The data must be written out once more, precisely as given.
───── Data excerpts ─────
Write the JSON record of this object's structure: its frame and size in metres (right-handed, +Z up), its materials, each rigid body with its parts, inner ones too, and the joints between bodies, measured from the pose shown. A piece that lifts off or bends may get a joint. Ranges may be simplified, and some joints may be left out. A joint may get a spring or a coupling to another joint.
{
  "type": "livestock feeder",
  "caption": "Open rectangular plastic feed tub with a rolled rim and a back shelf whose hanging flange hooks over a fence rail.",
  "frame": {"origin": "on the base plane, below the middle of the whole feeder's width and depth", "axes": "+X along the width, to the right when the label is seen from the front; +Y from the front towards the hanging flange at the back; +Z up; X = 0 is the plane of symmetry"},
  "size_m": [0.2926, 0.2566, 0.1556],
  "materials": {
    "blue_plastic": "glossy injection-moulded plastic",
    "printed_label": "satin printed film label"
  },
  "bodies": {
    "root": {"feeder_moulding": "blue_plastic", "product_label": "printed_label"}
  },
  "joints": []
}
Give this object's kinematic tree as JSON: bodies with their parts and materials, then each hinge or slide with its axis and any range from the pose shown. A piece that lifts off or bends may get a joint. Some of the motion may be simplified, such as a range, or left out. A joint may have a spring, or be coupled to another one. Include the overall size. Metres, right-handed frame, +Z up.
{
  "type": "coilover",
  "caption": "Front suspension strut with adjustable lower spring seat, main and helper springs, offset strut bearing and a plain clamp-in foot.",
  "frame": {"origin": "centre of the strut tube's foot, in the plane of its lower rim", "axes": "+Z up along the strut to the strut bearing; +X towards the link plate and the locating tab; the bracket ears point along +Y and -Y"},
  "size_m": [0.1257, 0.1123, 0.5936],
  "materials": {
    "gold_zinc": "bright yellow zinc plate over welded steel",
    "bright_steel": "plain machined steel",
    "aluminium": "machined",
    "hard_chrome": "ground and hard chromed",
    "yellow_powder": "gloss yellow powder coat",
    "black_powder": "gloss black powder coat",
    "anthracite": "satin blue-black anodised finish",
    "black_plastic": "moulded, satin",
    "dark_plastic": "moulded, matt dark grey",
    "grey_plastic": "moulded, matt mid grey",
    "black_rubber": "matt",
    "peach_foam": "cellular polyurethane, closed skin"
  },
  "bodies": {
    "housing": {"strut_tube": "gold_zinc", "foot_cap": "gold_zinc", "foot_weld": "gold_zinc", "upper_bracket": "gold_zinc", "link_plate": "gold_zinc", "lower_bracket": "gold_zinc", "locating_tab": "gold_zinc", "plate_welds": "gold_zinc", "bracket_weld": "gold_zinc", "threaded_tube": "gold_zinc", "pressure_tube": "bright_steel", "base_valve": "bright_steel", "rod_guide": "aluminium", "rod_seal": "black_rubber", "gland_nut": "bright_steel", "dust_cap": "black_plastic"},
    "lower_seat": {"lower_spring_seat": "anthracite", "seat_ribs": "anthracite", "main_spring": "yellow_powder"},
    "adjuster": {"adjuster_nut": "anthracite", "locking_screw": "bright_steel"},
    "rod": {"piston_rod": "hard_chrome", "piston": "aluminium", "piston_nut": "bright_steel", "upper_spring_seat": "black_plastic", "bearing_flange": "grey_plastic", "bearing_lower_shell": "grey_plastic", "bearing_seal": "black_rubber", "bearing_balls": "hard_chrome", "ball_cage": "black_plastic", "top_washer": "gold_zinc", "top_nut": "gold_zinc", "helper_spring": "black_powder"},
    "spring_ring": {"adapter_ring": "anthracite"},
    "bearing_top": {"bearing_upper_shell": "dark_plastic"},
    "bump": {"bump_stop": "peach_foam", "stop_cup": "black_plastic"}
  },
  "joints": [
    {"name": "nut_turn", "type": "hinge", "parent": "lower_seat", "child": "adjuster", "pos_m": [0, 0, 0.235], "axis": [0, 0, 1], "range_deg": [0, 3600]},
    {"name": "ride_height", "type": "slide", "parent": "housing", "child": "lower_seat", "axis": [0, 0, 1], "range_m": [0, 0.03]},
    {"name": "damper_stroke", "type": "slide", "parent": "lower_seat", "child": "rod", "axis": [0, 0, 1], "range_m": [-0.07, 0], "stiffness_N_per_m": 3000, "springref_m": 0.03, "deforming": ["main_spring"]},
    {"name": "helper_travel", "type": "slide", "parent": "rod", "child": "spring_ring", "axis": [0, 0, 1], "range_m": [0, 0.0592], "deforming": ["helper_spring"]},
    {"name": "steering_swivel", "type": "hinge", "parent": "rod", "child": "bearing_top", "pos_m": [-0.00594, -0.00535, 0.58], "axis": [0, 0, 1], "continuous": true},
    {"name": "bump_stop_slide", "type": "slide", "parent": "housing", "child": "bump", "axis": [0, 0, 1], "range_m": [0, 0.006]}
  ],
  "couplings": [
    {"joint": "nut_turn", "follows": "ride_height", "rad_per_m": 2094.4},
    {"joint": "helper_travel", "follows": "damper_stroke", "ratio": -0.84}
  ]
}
─────
◆ **Correct output**
Write the JSON record of this object's structure: its frame and size in metres (right-handed, +Z up), its materials, each rigid body with its parts, inner ones too, and the joints between bodies, measured from the pose shown. A piece that lifts off or bends may get a joint. Ranges may be simplified, and some joints may be left out. A joint may get a spring or a coupling to another joint.
{
  "type": "livestock feeder",
  "caption": "Open rectangular plastic feed tub with a rolled rim and a back shelf whose hanging flange hooks over a fence rail.",
  "frame": {"origin": "on the base plane, below the middle of the whole feeder's width and depth", "axes": "+X along the width, to the right when the label is seen from the front; +Y from the front towards the hanging flange at the back; +Z up; X = 0 is the plane of symmetry"},
  "size_m": [0.2926, 0.2566, 0.1556],
  "materials": {
    "blue_plastic": "glossy injection-moulded plastic",
    "printed_label": "satin printed film label"
  },
  "bodies": {
    "root": {"feeder_moulding": "blue_plastic", "product_label": "printed_label"}
  },
  "joints": []
}
Give this object's kinematic tree as JSON: bodies with their parts and materials, then each hinge or slide with its axis and any range from the pose shown. A piece that lifts off or bends may get a joint. Some of the motion may be simplified, such as a range, or left out. A joint may have a spring, or be coupled to another one. Include the overall size. Metres, right-handed frame, +Z up.
{
  "type": "coilover",
  "caption": "Front suspension strut with adjustable lower spring seat, main and helper springs, offset strut bearing and a plain clamp-in foot.",
  "frame": {"origin": "centre of the strut tube's foot, in the plane of its lower rim", "axes": "+Z up along the strut to the strut bearing; +X towards the link plate and the locating tab; the bracket ears point along +Y and -Y"},
  "size_m": [0.1257, 0.1123, 0.5936],
  "materials": {
    "gold_zinc": "bright yellow zinc plate over welded steel",
    "bright_steel": "plain machined steel",
    "aluminium": "machined",
    "hard_chrome": "ground and hard chromed",
    "yellow_powder": "gloss yellow powder coat",
    "black_powder": "gloss black powder coat",
    "anthracite": "satin blue-black anodised finish",
    "black_plastic": "moulded, satin",
    "dark_plastic": "moulded, matt dark grey",
    "grey_plastic": "moulded, matt mid grey",
    "black_rubber": "matt",
    "peach_foam": "cellular polyurethane, closed skin"
  },
  "bodies": {
    "housing": {"strut_tube": "gold_zinc", "foot_cap": "gold_zinc", "foot_weld": "gold_zinc", "upper_bracket": "gold_zinc", "link_plate": "gold_zinc", "lower_bracket": "gold_zinc", "locating_tab": "gold_zinc", "plate_welds": "gold_zinc", "bracket_weld": "gold_zinc", "threaded_tube": "gold_zinc", "pressure_tube": "bright_steel", "base_valve": "bright_steel", "rod_guide": "aluminium", "rod_seal": "black_rubber", "gland_nut": "bright_steel", "dust_cap": "black_plastic"},
    "lower_seat": {"lower_spring_seat": "anthracite", "seat_ribs": "anthracite", "main_spring": "yellow_powder"},
    "adjuster": {"adjuster_nut": "anthracite", "locking_screw": "bright_steel"},
    "rod": {"piston_rod": "hard_chrome", "piston": "aluminium", "piston_nut": "bright_steel", "upper_spring_seat": "black_plastic", "bearing_flange": "grey_plastic", "bearing_lower_shell": "grey_plastic", "bearing_seal": "black_rubber", "bearing_balls": "hard_chrome", "ball_cage": "black_plastic", "top_washer": "gold_zinc", "top_nut": "gold_zinc", "helper_spring": "black_powder"},
    "spring_ring": {"adapter_ring": "anthracite"},
    "bearing_top": {"bearing_upper_shell": "dark_plastic"},
    "bump": {"bump_stop": "peach_foam", "stop_cup": "black_plastic"}
  },
  "joints": [
    {"name": "nut_turn", "type": "hinge", "parent": "lower_seat", "child": "adjuster", "pos_m": [0, 0, 0.235], "axis": [0, 0, 1], "range_deg": [0, 3600]},
    {"name": "ride_height", "type": "slide", "parent": "housing", "child": "lower_seat", "axis": [0, 0, 1], "range_m": [0, 0.03]},
    {"name": "damper_stroke", "type": "slide", "parent": "lower_seat", "child": "rod", "axis": [0, 0, 1], "range_m": [-0.07, 0], "stiffness_N_per_m": 3000, "springref_m": 0.03, "deforming": ["main_spring"]},
    {"name": "helper_travel", "type": "slide", "parent": "rod", "child": "spring_ring", "axis": [0, 0, 1], "range_m": [0, 0.0592], "deforming": ["helper_spring"]},
    {"name": "steering_swivel", "type": "hinge", "parent": "rod", "child": "bearing_top", "pos_m": [-0.00594, -0.00535, 0.58], "axis": [0, 0, 1], "continuous": true},
    {"name": "bump_stop_slide", "type": "slide", "parent": "housing", "child": "bump", "axis": [0, 0, 1], "range_m": [0, 0.006]}
  ],
  "couplings": [
    {"joint": "nut_turn", "follows": "ride_height", "rad_per_m": 2094.4},
    {"joint": "helper_travel", "follows": "damper_stroke", "ratio": -0.84}
  ]
}